De fait, de confinement en confinement, ce virus qu’on était sûr d’éradiquer dès l’été 2020, a franchi la porte de 2021 et on commence à se demander quand on verra la fin de la crise sanitaire et surtout de la crise économique qui se consolide doucement.
Ne sommes-nous pas en train d’assister en direct à la mort de cette civilisation répandue comme « la solution » par la mondialisation de la fin du 20ème siècle ? Les mots actuels mêmes sont frappants. Ainsi, dans les pays occidentaux ont été fermés en premier les commerces dits « non essentiels » : boites de nuit, bars, et autres loisirs comme les sports d’hiver, restauration de luxe, etc. Les fêtes de fin d’année ont même failli passer dans la même catégorie parce que la fête de Thanksgiving très populaire au Etats-Unis (fin novembre) a été à l’origine d’une recrudescence des contaminations.

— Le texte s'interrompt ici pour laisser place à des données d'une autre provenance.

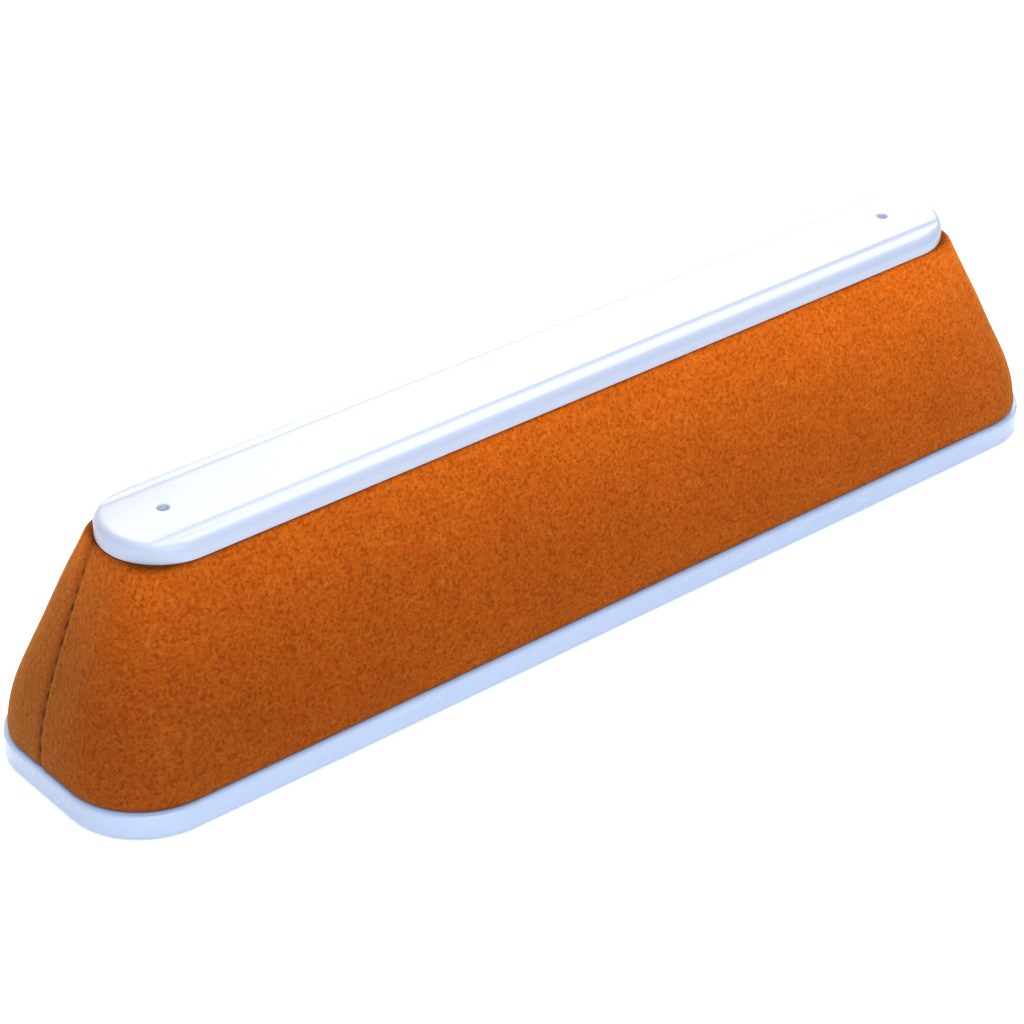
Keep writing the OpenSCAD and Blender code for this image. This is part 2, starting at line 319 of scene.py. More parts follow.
class Recipe:
    """A material in the making: adds shader nodes, sets their sockets and joins them."""

    def __init__(self, name: str) -> None:
        """Starts an empty material with a Principled shader joined to its output.

        Args:
            name: name of the material.
        """
        self.material = bpy.data.materials.new(name)
        self.material.use_nodes = True
        self.tree = self.material.node_tree
        self.tree.nodes.clear()
        self.shader = self.tree.nodes.new("ShaderNodeBsdfPrincipled")
        output = self.tree.nodes.new("ShaderNodeOutputMaterial")
        self.tree.links.new(self.shader.outputs["BSDF"], output.inputs["Surface"])
        self.place = self.tree.nodes.new("ShaderNodeTexCoord").outputs["Object"]

    def feed(self, socket: Socket, value: "Socket | float | Sequence[float]") -> None:
        """Joins a socket to another, or sets its number or colour.

        Args:
            socket: socket to set.
            value: another socket, or a number or colour.
        """
        if isinstance(value, bpy.types.NodeSocket):
            self.tree.links.new(value, socket)
        else:
            socket.default_value = value

    def scaled(self, scale: Sequence[float]) -> Socket:
        """The object's coordinates, stretched by a scale per axis.

        Args:
            scale: factor along each axis.

        Returns:
            The stretched coordinates.
        """
        node = self.tree.nodes.new("ShaderNodeMapping")
        self.feed(node.inputs["Vector"], self.place)
        self.feed(node.inputs["Scale"], scale)
        return node.outputs["Vector"]

    def noise(self, scale: float, detail: float = 2.0, rough: float = 0.5,
              place: "Socket | None" = None) -> Socket:
        """Cloudy noise between 0 and 1.

        Args:
            scale: number of blobs per metre.
            detail: number of finer layers.
            rough: strength of the finer layers.
            place: coordinates, or None for the object's own.

        Returns:
            The noise's value socket.
        """
        node = self.tree.nodes.new("ShaderNodeTexNoise")
        self.feed(node.inputs["Vector"], place or self.place)
        self.feed(node.inputs["Scale"], scale)
        self.feed(node.inputs["Detail"], detail)
        self.feed(node.inputs["Roughness"], rough)
        return node.outputs["Fac"]

    def cells(self, scale: float, place: "Socket | None" = None) -> Socket:
        """Distance to the nearest of scattered points, which makes pores and flecks.

        Args:
            scale: number of cells per metre.
            place: coordinates, or None for the object's own.

        Returns:
            The distance socket.
        """
        node = self.tree.nodes.new("ShaderNodeTexVoronoi")
        self.feed(node.inputs["Vector"], place or self.place)
        self.feed(node.inputs["Scale"], scale)
        return node.outputs["Distance"]

    def mask(self, name: str) -> Socket:
        """A number kept on the piece's points.

        Args:
            name: name of the attribute.

        Returns:
            The number's socket.
        """
        node = self.tree.nodes.new("ShaderNodeAttribute")
        node.attribute_name = name
        return node.outputs["Fac"]

    def spread(self, value: Socket, low: float, high: float, to_low: float = 0.0,
               to_high: float = 1.0) -> Socket:
        """Stretches the stretch low..high of a value to to_low..to_high and holds the ends.

        Args:
            value: value to stretch.
            low: value that becomes to_low.
            high: value that becomes to_high.
            to_low: result at and below low.
            to_high: result at and above high.

        Returns:
            The stretched value.
        """
        node = self.tree.nodes.new("ShaderNodeMapRange")
        node.interpolation_type = "SMOOTHSTEP"
        self.feed(node.inputs["Value"], value)
        for socket, number in zip(node.inputs[1:5], (low, high, to_low, to_high)):
            socket.default_value = number
        return node.outputs["Result"]

    def math(self, kind: str, first: "Socket | float", second: "Socket | float") -> Socket:
        """Joins two values with an operation, such as ADD or MULTIPLY.

        Args:
            kind: name of the operation.
            first: first value.
            second: second value.

        Returns:
            The result.
        """
        node = self.tree.nodes.new("ShaderNodeMath")
        node.operation = kind
        self.feed(node.inputs[0], first)
        self.feed(node.inputs[1], second)
        return node.outputs["Value"]

    def blend(self, share: "Socket | float", first: "Socket | Sequence[float]",
              second: "Socket | Sequence[float]", kind: str = "MIX") -> Socket:
        """Mixes two colours by a share of the second, or multiplies them.

        Args:
            share: share of the second colour, from 0 to 1.
            first: first colour.
            second: second colour.
            kind: way of blending, MIX or MULTIPLY.

        Returns:
            The blended colour.
        """
        node = self.tree.nodes.new("ShaderNodeMix")
        node.data_type = "RGBA"
        node.blend_type = kind
        self.feed(node.inputs["Factor"], share)
        for socket, colour in ((node.inputs[6], first), (node.inputs[7], second)):
            self.feed(socket, colour if isinstance(colour, bpy.types.NodeSocket) else (*colour, 1.0))
        return node.outputs[2]

    def bump(self, height: Socket, depth: float, below: "Socket | None" = None) -> Socket:
        """Small relief.

        Args:
            height: relief between 0 and 1.
            depth: real depth of the relief in metres.
            below: another relief that this one lies on.

        Returns:
            The relief's normal socket.
        """
        node = self.tree.nodes.new("ShaderNodeBump")
        self.feed(node.inputs["Height"], height)
        self.feed(node.inputs["Distance"], depth)
        if below is not None:
            self.feed(node.inputs["Normal"], below)
        return node.outputs["Normal"]

    def finish(self, colour: "Socket | Sequence[float]", rough: "Socket | float",
               relief: "Socket | None" = None, **sockets: "float | Sequence[float]") -> Material:
        """Sets the shader and gives the material.

        Args:
            colour: base colour.
            rough: roughness.
            relief: normal socket of the finest relief.
            sockets: other sockets of the shader, with underscores for spaces.

        Returns:
            The finished material.
        """
        inputs = self.shader.inputs
        self.feed(inputs["Base Color"],
                  colour if isinstance(colour, bpy.types.NodeSocket) else (*colour, 1.0))
        self.feed(inputs["Roughness"], rough)
        if relief is not None:
            self.feed(inputs["Normal"], relief)
        for name, value in sockets.items():
            inputs[name.replace("_", " ")].default_value = value
        return self.material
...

De plus, fait notable, alors qu’on alignait méga-rencontres et sommets mondiaux, sans arriver à venir au bout du problème du réchauffement climatique, un confinement de quelques semaines en Occident a suffi à réaliser le miracle de voir la nature reprendre ses droits.

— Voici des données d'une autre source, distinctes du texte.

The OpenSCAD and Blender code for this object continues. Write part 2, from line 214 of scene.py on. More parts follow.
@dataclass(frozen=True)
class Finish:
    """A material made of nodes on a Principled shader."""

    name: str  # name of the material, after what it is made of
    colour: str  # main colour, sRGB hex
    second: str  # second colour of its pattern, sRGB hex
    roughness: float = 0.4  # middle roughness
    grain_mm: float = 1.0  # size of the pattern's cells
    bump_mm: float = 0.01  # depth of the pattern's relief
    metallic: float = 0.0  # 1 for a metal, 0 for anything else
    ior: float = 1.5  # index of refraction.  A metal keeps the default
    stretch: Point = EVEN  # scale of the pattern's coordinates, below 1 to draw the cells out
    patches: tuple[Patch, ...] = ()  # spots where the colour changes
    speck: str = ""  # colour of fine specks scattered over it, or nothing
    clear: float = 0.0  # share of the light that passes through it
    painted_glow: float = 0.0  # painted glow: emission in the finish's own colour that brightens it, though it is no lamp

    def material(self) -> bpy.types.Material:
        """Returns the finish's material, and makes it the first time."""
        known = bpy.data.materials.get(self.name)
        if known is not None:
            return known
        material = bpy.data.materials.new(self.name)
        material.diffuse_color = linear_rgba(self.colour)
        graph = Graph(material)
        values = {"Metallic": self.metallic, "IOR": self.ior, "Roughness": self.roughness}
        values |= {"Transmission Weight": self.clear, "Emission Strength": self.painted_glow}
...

ET PENDANT CE TEMPS QUE FAIT L’AFRIQUE ?
Toujours dominée par des dirigeants soucieux de conserver le niveau élevé de leurs avoirs en banque et donc de maintenir le statu quo, elle se contente de copier plus ou moins bien ce qui se fait en Occident, ayant juste réussi jusque-là à appauvrir encore plus sa population et à ruiner les systèmes de santé et d’éducation, entre autres catastrophes, sans pour autant apporter une aide conséquente aux citoyens les plus démunis.
Dans ce contexte, qu’attendent les citoyens pour 2021 ? (Nous allons nous cantonner à l’exemple togolais, dans le cadre de cette tribune).
Il y a d’abord ceux qui attendent encore l’homme providentiel qui viendra tout régler comme par un coup de baguette magique. N’est-ce pas le cas de ceux qui croient encore et toujours à la DMK ? Les intentions de la DMK peuvent être bonnes mais a-t-on pris véritablement le bon chemin dans le contexte d’un peuple dont les attentes sont immenses et légitimes ? Plus d’un an après, on est obligé de faire des constats : la DMK a-t-elle pu réellement insuffler une dynamique pour mobiliser toutes les énergies des citoyens afin d’amener le pays au changement par l’alternance ? Il va falloir, de façon lucide, se résoudre à ranger la DMK au rang des autres partis politiques ou regroupements impuissants à proposer quelque chose dans les circonstances actuelles. Ne faut-il pas accepter la fin de quelque chose pour construire le début d’une autre chose encore plus belle et plus grande ?
Il y a ensuite la grande masse de citoyens qui n’attendent plus rien, désabusés, découragés, écrasés par une vie quotidienne qui pour eux n’a plus de saveur, ni aucun sens puisqu’elle n’ouvre sur aucun avenir.